はじめ豊臣氏、次いで徳川氏に仕えた。 元和2年(1616年)の徳川家康の太政大臣任官の儀において、配膳役を務める。江戸幕府のもとでは6,470石を領する旗本の一人として仕えた。旗本とはいえ防衛の要地を所領に持ち、近江源氏の名家でもあったので、大名並の待遇である交代寄合に列せられた。

正妻の京極マグダレナは、朽木智綱と京極高通を産んだ後、慶長11年(1606)京都八瀬の館で死去した。朽木宣綱は仏式の葬儀を主張したが、マグダレナの母・京極マリアの説得により、京都の教会にて盛大な切支丹式の葬儀が行われた。この事は後に問題となり、淀殿徳川家康に苦情を訴える事件となった[1]

その後、朽木宣綱は、マグダレナの菩提を弔うために秀隣寺(周林院)を建立し、その境内に墓を建てた。秀隣寺の本尊は観音像に似せた聖母マリア像であった。秀隣寺は、享保14年(1729年)に興聖寺 (高島市)の移転によって、上柏村指月谷にうつるが、二度にわたる火災などで移転すること数度、文化10年(1813年)には無住となって廃され、のちに現在の朽木村野尻に再建された。

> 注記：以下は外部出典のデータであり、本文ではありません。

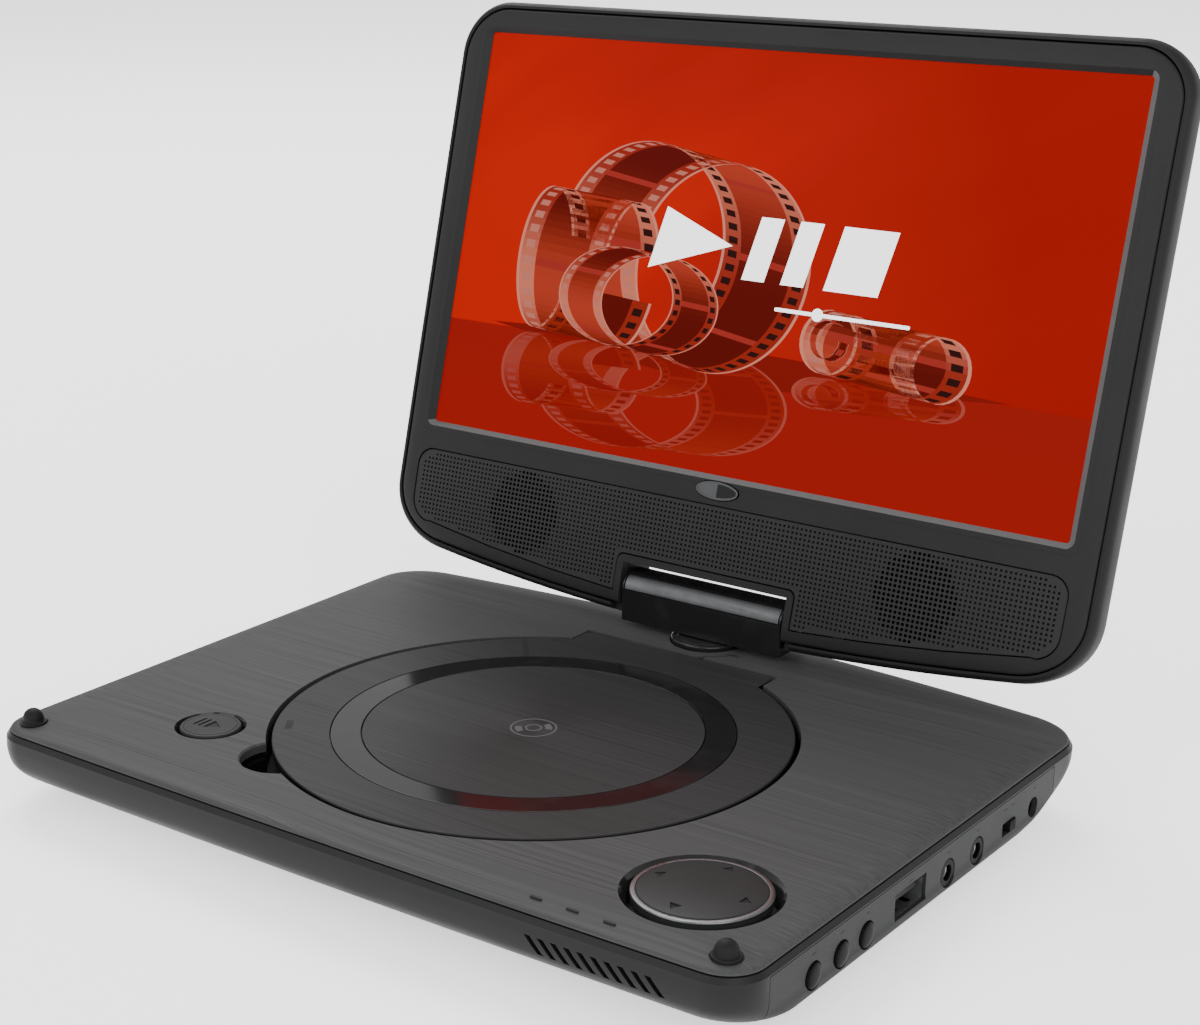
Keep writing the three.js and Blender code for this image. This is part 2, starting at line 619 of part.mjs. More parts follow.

最初に秀隣寺が建立された地には、享禄元年(1528年)から享禄4年(1531年)にかけて第12第将軍・足利義晴細川晴元三好元長に追われ、朽木稙綱を頼って朽木谷に滞在した岩神館があり、管領・細川高国が造営した庭園が現在も残っている。その庭園は、「旧秀隣寺庭園」として登録され、国の名勝となっている。

寛文2年(1662年)5月1日、朽木宣綱は寛文地震に巻き込まれ近江国朽木にて死去した。享年81、法号は崇玄。

子孫・親族

嫡男の朽木智綱が朽木本家を相続し、明治まで朽木の地を保った。

妻の名字である京極を称した智綱の弟・高通は、母の兄弟に当たる京極高知の婿養子となり、丹後峰山藩1万3000石の大名となっている。

三弟の朽木稙綱は幕臣として若年寄に就任し、加増されて1万石の大名となって本家を凌ぎ、大名となった。その後下野国鹿沼藩・常陸土浦藩を経て、子孫は丹波福知山藩主として、明治維新まで存続した。